# [Stated problem]
Every line of the material is to be repeated exactly as it stands.

# [Material provided]
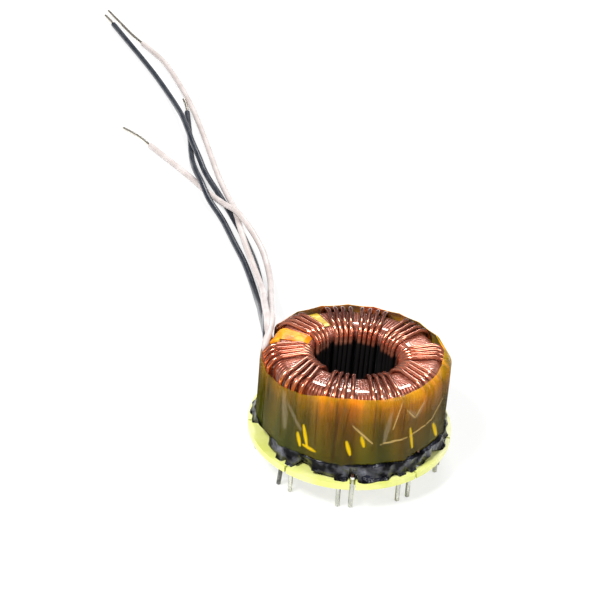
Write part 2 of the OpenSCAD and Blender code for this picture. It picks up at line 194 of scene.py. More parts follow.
def bore_group():
    """A shader group: a mask of the depth of the bore that is painted near black as shade, ragged at its edge."""
    group = bpy.data.node_groups.new("painted_bore_shade", "ShaderNodeTree")
    for name, value in [("Top", 0.0245), ("Full", 0.0225), ("Radius", 0.0118), ("Raggedness", 0.0012)]:
        group.interface.new_socket(name, in_out="INPUT", socket_type="NodeSocketFloat").default_value = value
    group.interface.new_socket("Mask", in_out="OUTPUT", socket_type="NodeSocketFloat")
    n, link = group.nodes, group.links.new
    given, out = n.new("NodeGroupInput"), n.new("NodeGroupOutput")
    place, parts = n.new("ShaderNodeTexCoord"), n.new("ShaderNodeSeparateXYZ")
    link(place.outputs["Object"], parts.inputs[0])
    ragged, level = n.new("ShaderNodeTexNoise"), n.new("ShaderNodeMath")
    ragged.inputs["Scale"].default_value = 420.0
    link(place.outputs["Object"], ragged.inputs["Vector"])
    level.operation = "MULTIPLY_ADD"
    link(ragged.outputs["Fac"], level.inputs[0])
    link(given.outputs["Raggedness"], level.inputs[1])
    link(parts.outputs["Z"], level.inputs[2])
    deep, within, both = n.new("ShaderNodeMapRange"), n.new("ShaderNodeMapRange"), n.new("ShaderNodeMath")
    deep.interpolation_type = "SMOOTHSTEP"
    link(level.outputs[0], deep.inputs["Value"])
    link(given.outputs["Top"], deep.inputs["From Min"])
    link(given.outputs["Full"], deep.inputs["From Max"])
    link(distance_from_axis(n, link, parts), within.inputs["Value"])
    link(given.outputs["Radius"], within.inputs["From Max"])
    within.inputs["From Min"].default_value = 0.0128
    both.operation = "MULTIPLY"
    link(deep.outputs[0], both.inputs[0])
    link(within.outputs[0], both.inputs[1])
    link(both.outputs[0], out.inputs["Mask"])
    return group


painted_bore_shade = bore_group()


def amber_group():
    """A shader group: a mask of what lies under the film band, and how high up it is there."""
    group = bpy.data.node_groups.new("under_the_band", "ShaderNodeTree")
    for name, value in [("Top", 0.0266), ("Full", 0.0252), ("Radius", 0.0196), ("Bottom", 0.010)]:
        group.interface.new_socket(name, in_out="INPUT", socket_type="NodeSocketFloat").default_value = value
    for name in ("Mask", "Height"):
        group.interface.new_socket(name, in_out="OUTPUT", socket_type="NodeSocketFloat")
    n, link = group.nodes, group.links.new
    given, out = n.new("NodeGroupInput"), n.new("NodeGroupOutput")
    place, parts = n.new("ShaderNodeTexCoord"), n.new("ShaderNodeSeparateXYZ")
    upright = n.new("ShaderNodeVectorRotate")
    upright.rotation_type, upright.invert = "EULER_XYZ", True
    upright.inputs["Center"].default_value = (0, 0, lean_height * mm)
    upright.inputs["Rotation"].default_value = (lean_back, lean_side, 0)
    link(place.outputs["Object"], upright.inputs["Vector"])
    link(upright.outputs[0], parts.inputs[0])
    below, outside = n.new("ShaderNodeMapRange"), n.new("ShaderNodeMapRange")
    both, height = n.new("ShaderNodeMath"), n.new("ShaderNodeMapRange")
    link(parts.outputs["Z"], below.inputs["Value"])
    link(given.outputs["Top"], below.inputs["From Min"])
    link(given.outputs["Full"], below.inputs["From Max"])
    link(distance_from_axis(n, link, parts), outside.inputs["Value"])
    outside.inputs["From Min"].default_value = 0.0188
    link(given.outputs["Radius"], outside.inputs["From Max"])
    both.operation = "MULTIPLY"
    link(below.outputs[0], both.inputs[0])
    link(outside.outputs[0], both.inputs[1])
    link(parts.outputs["Z"], height.inputs["Value"])
    link(given.outputs["Bottom"], height.inputs["From Min"])
    link(given.outputs["Top"], height.inputs["From Max"])
    link(both.outputs[0], out.inputs["Mask"])
    link(height.outputs[0], out.inputs["Height"])
    return group


under_band = amber_group()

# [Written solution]
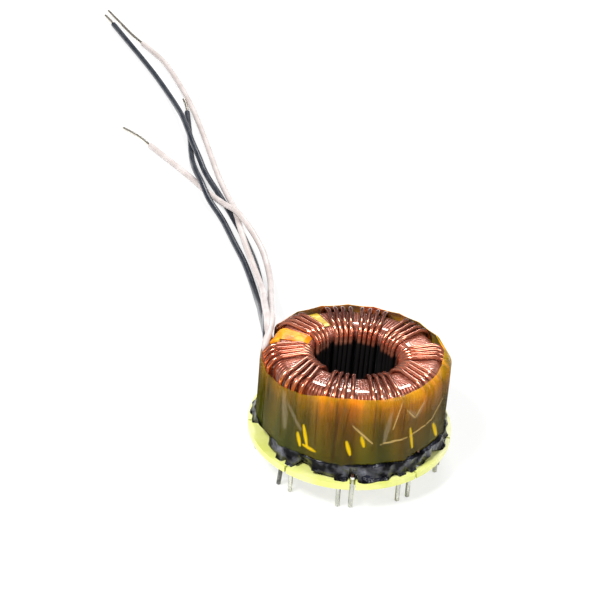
Write part 2 of the OpenSCAD and Blender code for this picture. It picks up at line 194 of scene.py. More parts follow.
def bore_group():
    """A shader group: a mask of the depth of the bore that is painted near black as shade, ragged at its edge."""
    group = bpy.data.node_groups.new("painted_bore_shade", "ShaderNodeTree")
    for name, value in [("Top", 0.0245), ("Full", 0.0225), ("Radius", 0.0118), ("Raggedness", 0.0012)]:
        group.interface.new_socket(name, in_out="INPUT", socket_type="NodeSocketFloat").default_value = value
    group.interface.new_socket("Mask", in_out="OUTPUT", socket_type="NodeSocketFloat")
    n, link = group.nodes, group.links.new
    given, out = n.new("NodeGroupInput"), n.new("NodeGroupOutput")
    place, parts = n.new("ShaderNodeTexCoord"), n.new("ShaderNodeSeparateXYZ")
    link(place.outputs["Object"], parts.inputs[0])
    ragged, level = n.new("ShaderNodeTexNoise"), n.new("ShaderNodeMath")
    ragged.inputs["Scale"].default_value = 420.0
    link(place.outputs["Object"], ragged.inputs["Vector"])
    level.operation = "MULTIPLY_ADD"
    link(ragged.outputs["Fac"], level.inputs[0])
    link(given.outputs["Raggedness"], level.inputs[1])
    link(parts.outputs["Z"], level.inputs[2])
    deep, within, both = n.new("ShaderNodeMapRange"), n.new("ShaderNodeMapRange"), n.new("ShaderNodeMath")
    deep.interpolation_type = "SMOOTHSTEP"
    link(level.outputs[0], deep.inputs["Value"])
    link(given.outputs["Top"], deep.inputs["From Min"])
    link(given.outputs["Full"], deep.inputs["From Max"])
    link(distance_from_axis(n, link, parts), within.inputs["Value"])
    link(given.outputs["Radius"], within.inputs["From Max"])
    within.inputs["From Min"].default_value = 0.0128
    both.operation = "MULTIPLY"
    link(deep.outputs[0], both.inputs[0])
    link(within.outputs[0], both.inputs[1])
    link(both.outputs[0], out.inputs["Mask"])
    return group


painted_bore_shade = bore_group()


def amber_group():
    """A shader group: a mask of what lies under the film band, and how high up it is there."""
    group = bpy.data.node_groups.new("under_the_band", "ShaderNodeTree")
    for name, value in [("Top", 0.0266), ("Full", 0.0252), ("Radius", 0.0196), ("Bottom", 0.010)]:
        group.interface.new_socket(name, in_out="INPUT", socket_type="NodeSocketFloat").default_value = value
    for name in ("Mask", "Height"):
        group.interface.new_socket(name, in_out="OUTPUT", socket_type="NodeSocketFloat")
    n, link = group.nodes, group.links.new
    given, out = n.new("NodeGroupInput"), n.new("NodeGroupOutput")
    place, parts = n.new("ShaderNodeTexCoord"), n.new("ShaderNodeSeparateXYZ")
    upright = n.new("ShaderNodeVectorRotate")
    upright.rotation_type, upright.invert = "EULER_XYZ", True
    upright.inputs["Center"].default_value = (0, 0, lean_height * mm)
    upright.inputs["Rotation"].default_value = (lean_back, lean_side, 0)
    link(place.outputs["Object"], upright.inputs["Vector"])
    link(upright.outputs[0], parts.inputs[0])
    below, outside = n.new("ShaderNodeMapRange"), n.new("ShaderNodeMapRange")
    both, height = n.new("ShaderNodeMath"), n.new("ShaderNodeMapRange")
    link(parts.outputs["Z"], below.inputs["Value"])
    link(given.outputs["Top"], below.inputs["From Min"])
    link(given.outputs["Full"], below.inputs["From Max"])
    link(distance_from_axis(n, link, parts), outside.inputs["Value"])
    outside.inputs["From Min"].default_value = 0.0188
    link(given.outputs["Radius"], outside.inputs["From Max"])
    both.operation = "MULTIPLY"
    link(below.outputs[0], both.inputs[0])
    link(outside.outputs[0], both.inputs[1])
    link(parts.outputs["Z"], height.inputs["Value"])
    link(given.outputs["Bottom"], height.inputs["From Min"])
    link(given.outputs["Top"], height.inputs["From Max"])
    link(both.outputs[0], out.inputs["Mask"])
    link(height.outputs[0], out.inputs["Height"])
    return group


under_band = amber_group()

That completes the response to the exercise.